Climbing The (Pork) Ladder
Five years ago, Hormel sold essentially all pork loins, the most highly valued components of a hog, on a commodity basis. Today, it sells 60% of its loins as Hormel Always Tender branded pork--be it marinated or precut and case-ready.
Convinced of its nutritional value, Americans consumed about 8% more pork in 1998 than the previous year. Seeing the market growth potential, Hormel has invested $500 million in modern slaughterhouse equipment over the past five years. The company processes between 20,000 and 30,000 hogs a day.
"We've added value to pork cuts by trimming, boning, marinating, flavoring and shipping in case-ready packages," notes Johnson. "We also enhanced fresh pork margins and alleviated volatile commodity cycles."
Ramping up quality led to quantity: fresh pork distribution shot from 1,500 retail stores three years ago to 11,000 today.
"We are building margins by moving retailers and consumers up what we call the Pork Value Ladder," declares Gary Ray, executive vp of refrigerated foods.
Always Tender is helping Hormel scale the pork ladder quickly. Even though it first arrived on the market in 1997, last year represented an "explosion" year for the brand as Hormel rolled out 15 new SKUs at retail. The product--also sold at foodservice--took 18 months from ideation to rollout, and has been expanded to include a fully cooked version.
The distinction driving Always Tender is a patented process that seals in flavor and texture. "People overcook pork because the stigma of safety still exists," notes Ray. "But you can't overcook Always Tender. Chefs were convinced it had to be adulterated. They tried to abuse it, increase the cooking temperature, but it still held its flavor and texture."
To ensure that Always Tender and other meat brands are best in class, Hormel uses test panels that help brand managers chart progress throughout a brand's development cycle. "If you need to raise salt levels or get rid of sinew or reduce toughness, these panels can go through and chart the progress. It's very scientific," offers Joe Swedberg, vp of meat product marketing.

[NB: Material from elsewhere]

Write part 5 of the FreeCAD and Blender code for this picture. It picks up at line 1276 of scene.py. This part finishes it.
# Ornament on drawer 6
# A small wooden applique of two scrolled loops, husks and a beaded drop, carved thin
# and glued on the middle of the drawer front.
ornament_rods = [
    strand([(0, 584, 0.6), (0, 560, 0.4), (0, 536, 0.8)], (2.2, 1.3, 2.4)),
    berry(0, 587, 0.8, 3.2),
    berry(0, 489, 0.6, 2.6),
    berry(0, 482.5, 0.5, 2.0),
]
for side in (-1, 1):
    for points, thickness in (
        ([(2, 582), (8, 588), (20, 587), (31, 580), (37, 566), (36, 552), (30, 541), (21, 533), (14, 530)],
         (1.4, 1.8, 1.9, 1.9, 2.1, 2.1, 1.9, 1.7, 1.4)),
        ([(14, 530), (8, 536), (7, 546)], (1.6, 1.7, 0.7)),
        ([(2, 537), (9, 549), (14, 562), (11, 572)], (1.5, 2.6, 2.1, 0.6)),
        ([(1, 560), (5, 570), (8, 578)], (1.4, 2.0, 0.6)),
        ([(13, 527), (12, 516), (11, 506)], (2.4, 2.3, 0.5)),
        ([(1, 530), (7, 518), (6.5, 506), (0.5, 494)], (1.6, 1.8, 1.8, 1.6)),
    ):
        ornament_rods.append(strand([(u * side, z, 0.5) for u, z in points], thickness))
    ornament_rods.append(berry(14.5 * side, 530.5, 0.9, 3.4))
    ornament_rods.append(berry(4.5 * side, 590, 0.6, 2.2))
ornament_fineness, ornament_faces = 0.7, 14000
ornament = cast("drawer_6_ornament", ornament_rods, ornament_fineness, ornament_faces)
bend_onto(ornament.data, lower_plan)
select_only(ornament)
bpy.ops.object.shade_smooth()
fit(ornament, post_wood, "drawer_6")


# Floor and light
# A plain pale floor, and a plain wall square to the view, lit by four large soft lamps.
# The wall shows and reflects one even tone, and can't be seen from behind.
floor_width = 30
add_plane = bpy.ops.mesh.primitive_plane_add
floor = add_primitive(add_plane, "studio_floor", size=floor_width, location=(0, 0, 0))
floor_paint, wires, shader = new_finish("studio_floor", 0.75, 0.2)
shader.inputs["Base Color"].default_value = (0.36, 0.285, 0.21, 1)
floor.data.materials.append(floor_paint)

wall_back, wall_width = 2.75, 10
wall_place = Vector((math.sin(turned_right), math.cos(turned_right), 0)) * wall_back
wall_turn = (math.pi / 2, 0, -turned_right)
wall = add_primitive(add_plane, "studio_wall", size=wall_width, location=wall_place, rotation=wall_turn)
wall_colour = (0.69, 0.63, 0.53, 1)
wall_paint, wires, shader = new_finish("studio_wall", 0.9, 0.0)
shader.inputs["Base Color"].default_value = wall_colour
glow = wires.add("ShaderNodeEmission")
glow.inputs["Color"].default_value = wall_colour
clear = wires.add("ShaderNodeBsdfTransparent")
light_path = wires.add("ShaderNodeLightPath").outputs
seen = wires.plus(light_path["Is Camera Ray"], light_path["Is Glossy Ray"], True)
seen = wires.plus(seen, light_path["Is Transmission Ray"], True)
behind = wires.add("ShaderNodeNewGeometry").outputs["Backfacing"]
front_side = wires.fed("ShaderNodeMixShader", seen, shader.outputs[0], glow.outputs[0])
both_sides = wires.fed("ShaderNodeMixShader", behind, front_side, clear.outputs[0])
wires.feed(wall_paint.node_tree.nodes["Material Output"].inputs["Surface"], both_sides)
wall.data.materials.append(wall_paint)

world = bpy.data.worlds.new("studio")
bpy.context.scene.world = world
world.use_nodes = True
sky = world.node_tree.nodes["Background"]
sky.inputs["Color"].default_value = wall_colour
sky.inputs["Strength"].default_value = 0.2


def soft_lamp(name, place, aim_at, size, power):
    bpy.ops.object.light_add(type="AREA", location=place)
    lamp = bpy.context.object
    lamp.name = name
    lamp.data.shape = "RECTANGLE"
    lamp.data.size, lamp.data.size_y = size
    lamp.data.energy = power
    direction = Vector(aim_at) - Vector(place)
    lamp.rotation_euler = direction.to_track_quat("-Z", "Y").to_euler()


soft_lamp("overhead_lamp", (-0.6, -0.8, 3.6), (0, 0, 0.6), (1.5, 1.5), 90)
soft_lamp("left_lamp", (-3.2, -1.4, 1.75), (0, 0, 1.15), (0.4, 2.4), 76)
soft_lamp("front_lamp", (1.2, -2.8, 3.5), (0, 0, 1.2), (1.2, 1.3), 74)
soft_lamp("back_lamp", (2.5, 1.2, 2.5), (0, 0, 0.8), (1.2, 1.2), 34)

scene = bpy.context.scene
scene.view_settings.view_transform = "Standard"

The patented process combined with extensive testing plus a melange of exotic flavors has turned Always Tender into a meal solutions superstar. Sold in the supermarket meat case, the marinated product line features such varieties as honey mustard, lemon garlic, mesquite BBQ and salsa loin filets; peppercorn tenderloins; and boneless onion and garlic roasts. Without any advanced preparation, the product is ready to serve in 30 minutes.